While enjoying the trails, be careful of your footing. While the trails are wide and well-marked with various colors of paint, some sections are extremely rocky or covered with tangles of exposed roots. Also, the trails climb hills as they move away from the shores of Silver Lake.
Fishing and camping are permitted. A campsite is located at the start of the Campsite Trail (a loop). And while ghost hunting is encouraged, hunting for animals is not allowed. Swimming is also prohibited.
Just past the kiosk is a closed metal gate. Walk past the gate to enter the trail network on the Field Trail, which is wide and bordered by thick forest. Along the way, you will notice many signs that label the different trees and their uses in human society.

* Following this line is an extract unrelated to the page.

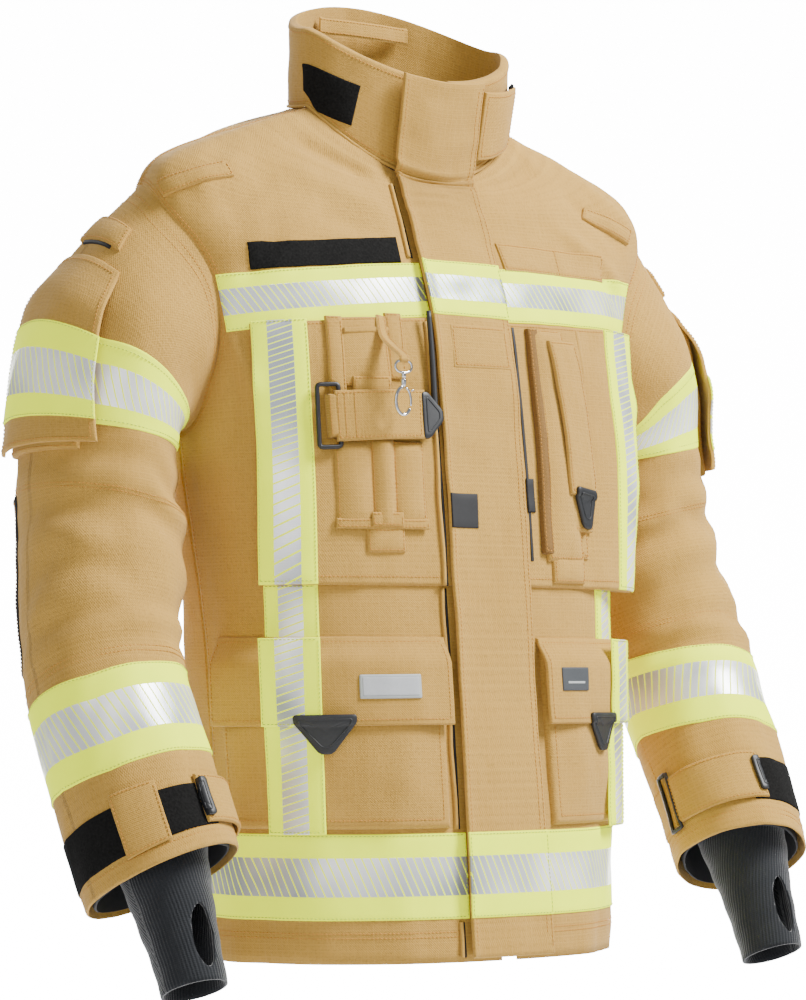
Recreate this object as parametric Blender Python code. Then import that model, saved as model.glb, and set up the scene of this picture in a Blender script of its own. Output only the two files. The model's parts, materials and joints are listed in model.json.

More of these signs are located in the field by the parking area, where trees have been planted for educational purposes.
To quickly reach the shores of Silver Lake, continue on Field Trail and take the second left, the Landing Trail, which leads just a short distance to a picnic area and boat landing on the shore. If the bench is occupied and you’re looking for a place to picnic, follow the blue-blazed shore trail along the edge of the lake and you will come across two more benches.
For a printable trail map, visit www.bucksportmaine.gov/ and search “Silver Lake Trails.” If you have questions about the network, call the town office at 469-7368.
In 2011, Spooner self-published another book on Sarah Ware’s murder entitled, “Sarah Ware: Revisited,” which includes 75 photos, maps and new perspectives and theories on the unsolved case. The book can be purchased through Amazon and Barnes & Noble.
Personal note: On a mission to plan a Halloween-themed hike, I began with a good old Google search for haunted places in Maine. I ended up on hauntedplaces.org, a relatively simple website that lists 54 haunted locales in Maine. As I suspected, most of the places plagued by ghosts are houses, forts and monuments — not something I could plan a hike around — but then I came to Silver Lake in Bucksport. Knowing that many lakeshores are visited by public trials, I crossed my fingers and typed in “Silver Lake Bucksport Trails” and found that indeed, there was a trail network that traveled to the shores of the reputedly haunted lake. So that’s how I found this week’s “1-minute hike.”
Now, I’ve never seen a ghost or any other supernatural being, so I didn’t think much of visiting a haunted lake with just my dog Oreo to keep me company. Yet the combination of cold wind, grey skies and bare-limbed trees did make this hike a bit spooky. It didn’t help that Oreo seemed to be pulling on the leash and whining more than usual, or maybe it was just my imagination.
I ended up visiting the trail network twice — first on Oct. 25 to film and photograph the trails, then on Oct. 27 to find Sarah Ware’s grave and shoot detail photos and video of the trails and town. I suppose it’s sort of ironic that my second trip to Bucksport ended with a small disaster. I set my Canon Rebel T1i camera on the back bumper of Fred the Forester, then promptly forgot about it. While backing out of the parking lot, I ran it over. The lens is a lost cause, though somehow, the actual camera is still working. I think I’ll just blame it on Sarah Ware, or whoever it is that haunts Silver Lake.